Today’s Theme (according to Bill): S Before C

Themed answers are common phrases ending with a word starting with “C”, but a letter S has been inserted before that C:

  • 17A Iranian vocal improvisation? : PERSIAN SCAT (from “Persian cat”)
  • 24A Household employee’s fraudulent ruse? : NANNY SCAM (from “nanny cam”)
  • 38A Nursery school air fresheners? : DAY-CARE SCENTERS (from “day-care centers”)
  • 50A Poem that seemed awfully profound at the bar last night? : PUB SCRAWL (from “pub crawl”)
  • 62A What optical character recognition software often produces? : GARBAGE SCAN (from “garbage can”)

Bill’s time: 7m 33s

Bill’s errors: 0

Today’s Wiki-est Amazonian Googlies

Across

17 Iranian vocal improvisation? : PERSIAN SCAT (from “Persian cat”)

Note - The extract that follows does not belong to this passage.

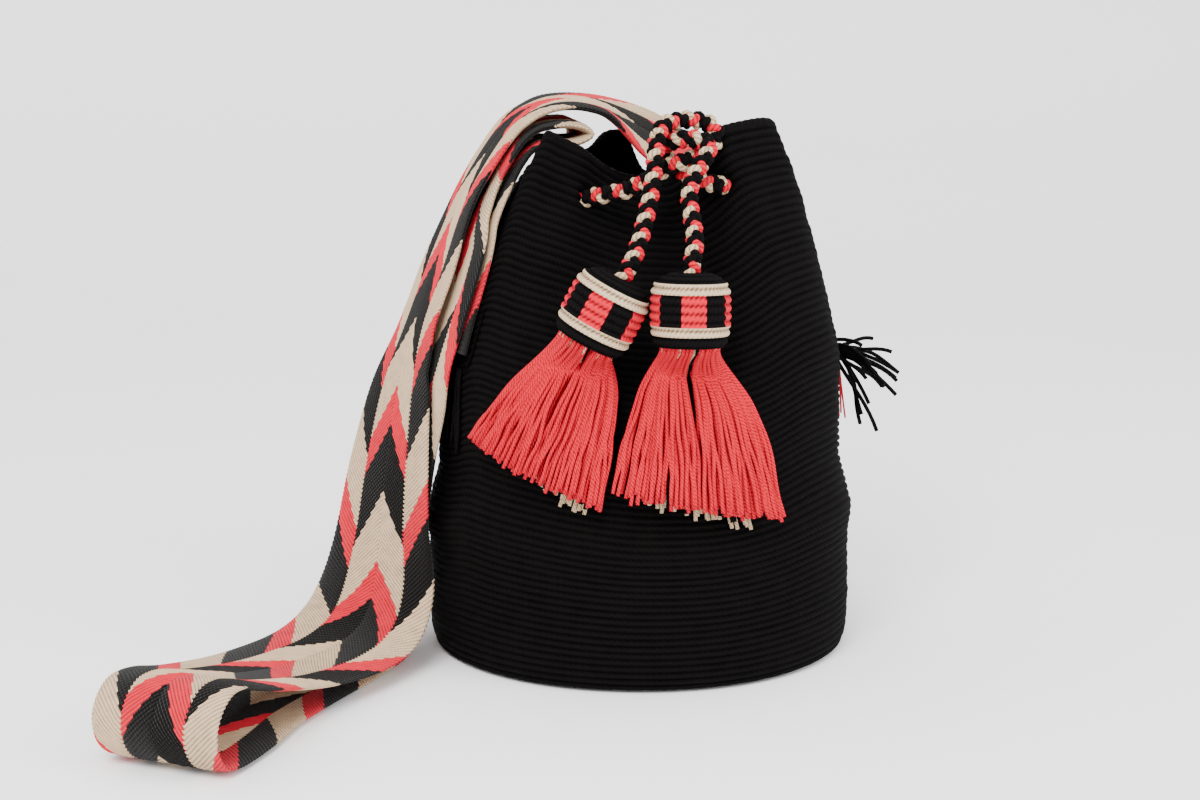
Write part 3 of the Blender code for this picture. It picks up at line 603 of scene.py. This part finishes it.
def strap_weave(name):
    """Ply-split cotton: the colours change along slanted lines that step with every ridge, with painted
    shade in the grooves between ridges.
    """
    material, tree, surface = start_material(name, 0.85, 0.08)

    def math_node(operation, first, second=0.0, third=0.0):
        values, links = {}, {}
        for slot, value in enumerate((first, second, third)):
            (values if isinstance(value, float) else links)[slot] = value
        return add_node(tree, "ShaderNodeMath", {"operation": operation, **values}, links).outputs[0]

    place = add_node(tree, "ShaderNodeUVMap", {"uv_map": "weave"})
    split = add_node(tree, "ShaderNodeSeparateXYZ", {}, {0: place.outputs[0]})
    across, along = split.outputs[0], split.outputs[1]
    twill = add_node(tree, "ShaderNodeUVMap", {"uv_map": "ridge"})
    ridge = add_node(tree, "ShaderNodeSeparateXYZ", {}, {0: twill.outputs[0]})
    ripple = math_node("SINE", math_node("MULTIPLY", ridge.outputs[1], 2 * math.pi))
    stepped = math_node("MULTIPLY_ADD", ripple, 0.7, along)
    off_centre = math_node("ABSOLUTE", across)
    inner = math_node("MULTIPLY_ADD", off_centre, -POINT_SLANT / QUARTER, stepped)
    outer = math_node("MULTIPLY_ADD", off_centre, POINT_SLANT / QUARTER, stepped)
    outer = math_node("ADD", outer, EDGE_LEAD - 2 * POINT_SLANT)
    notched = math_node("MULTIPLY_ADD", ripple, 0.5, off_centre)
    is_outer = math_node("GREATER_THAN", notched, QUARTER)
    difference = math_node("SUBTRACT", outer, inner)
    chosen = math_node("MULTIPLY_ADD", difference, is_outer, inner)
    period = math_node("DIVIDE", math_node("SUBTRACT", chosen, PATTERN_START), PATTERN_PERIOD)
    share = math_node("FRACT", math_node("ADD", period, 20.0))
    ramp = add_node(tree, "ShaderNodeValToRGB", {}, {0: share})
    ramp.color_ramp.interpolation = "CONSTANT"
    ramp.color_ramp.elements[0].color = linear("c4a888")
    ramp.color_ramp.elements[1].position = 0.40
    ramp.color_ramp.elements[1].color = linear("cc182e")
    ramp.color_ramp.elements.new(0.62).color = linear("0b0907")
    hairs = add_node(tree, "ShaderNodeTexNoise", {"Scale": 900.0, "Detail": 3.0})
    tone = add_node(tree, "ShaderNodeTexNoise", {"Scale": 60.0, "Detail": 3.0})
    # Painted shade: the pattern colour is darkened, down to 0.45, towards the grooves between the rope
    # ridges, with random tone noise mixed in.
    trough = math_node("PINGPONG", ridge.outputs[1], 0.5)
    depth = math_node("MULTIPLY_ADD", trough, 1.1, math_node("MULTIPLY", tone.outputs[0], 0.5))
    darker = add_node(tree, "ShaderNodeMapRange", {1: 0.2, 2: 0.62, 3: 0.45, 4: 1.0}, {0: depth})
    coloured = add_node(tree, "ShaderNodeVectorMath", {"operation": "SCALE"},
                        {0: ramp.outputs[0], "Scale": darker.outputs[0]})
    tree.links.new(coloured.outputs[0], surface.inputs["Base Color"])
    plies = math_node("PINGPONG", math_node("MULTIPLY_ADD", ridge.outputs[0], 0.8, trough), 0.5)
    height = math_node("MULTIPLY_ADD", hairs.outputs[0], 0.3, math_node("ADD", trough, plies))
    bump = add_node(tree, "ShaderNodeBump", {"Strength": 0.75, "Distance": 0.0007}, {"Height": height})
    tree.links.new(bump.outputs[0], surface.inputs["Normal"])
    return material


# Across one face, from the back edge to the front edge, closer together beside each groove.
half_columns = np.array([0, 0.8, 3.4, 9.0, 14.6, 17.2, 18.0, 18.8, 21.4, 27.0, 32.2, 35.0, 36.0])
face_u = np.r_[-half_columns[:0:-1], half_columns]
loop_u = np.r_[face_u, face_u[-2:0:-1]]
loop_side = np.r_[np.full(len(face_u), 1.0), np.full(len(face_u) - 2, -1.0)]
ridge_slope = np.interp(loop_u, [-36, -18, 0, 18, 36], [-1.0, 16.2, 0.0, 21.6, 5.4])
edge_share = np.abs(loop_u) / (STRAP_WIDTH / 2)
half_thick = (STRAP_THICK / 2 - 0.35) * (1 - edge_share ** 9) ** 0.5
groove = sum(np.exp(-((loop_u - line) / 0.9) ** 2) for line in (-QUARTER, 0.0, QUARTER))
half_thick = half_thick - 0.55 * groove

row_phase = np.arange(0, strap_length / RIDGE_PITCH * 3 + 1) / 3
row_v = np.minimum(row_phase * RIDGE_PITCH, strap_length)
taper = ease(np.minimum(row_v, strap_length - row_v) / 60.0)[:, None]
grid_v = np.clip(row_v[:, None] + ridge_slope[None] * taper, 0, strap_length)
grid_u = np.repeat(loop_u[None], len(row_v), axis=0)
grid_u = grid_u + np.where(edge_share > 0.99, 0.35 * np.sin(row_phase * 2 * math.pi)[:, None], 0.0)
surface_points = band_point(grid_u, grid_v)
reach_v = np.clip(grid_v + 1.5, 0, strap_length)
back_v = np.clip(grid_v - 1.5, 0, strap_length)
down = band_point(grid_u, reach_v) - band_point(grid_u, back_v)
BAND_EDGE = 36.4
over = (band_point(np.minimum(grid_u + 1, BAND_EDGE), grid_v)
        - band_point(np.maximum(grid_u - 1, -BAND_EDGE), grid_v))
face_out = np.cross(over, down)
face_out /= np.linalg.norm(face_out, axis=-1)[..., None]
rope = 0.75 * (1 - np.abs(2 * (row_phase % 1.0) - 1) ** 2)[:, None] * (1 - edge_share ** 12)[None]
offset = loop_side * np.maximum(half_thick[None] + rope - 0.25, 0.0)
strap_grid = surface_points + face_out * offset[..., None]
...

Scat singing is a vocal improvisation found in the world of jazz. There aren’t any words as such in scat singing, just random nonsense syllables made up on the spot.

The Persian is that long-haired cat with a squashed muzzle. The breed takes its name from its place of origin, namely Persia (Iran).

21 Bar __ : CAR

That would be a bar car on a train. Choo choo …

23 Web address : URL

An Internet address (like NYXCrossword.com and LAXCrossword.com) is more correctly called a Uniform Resource Locator (URL).

24 Household employee’s fraudulent ruse? : NANNY SCAM (from “nanny cam”)

From what I’ve read, it is legal to record video with a hidden camera, at least to monitor the behavior of a caregiver in your home. Apparently there is also a law that prohibits the recording of audio. So, “nanny cams” are sold without audio capability. But (disclaimer) that’s just what I read, so don’t take my word for it!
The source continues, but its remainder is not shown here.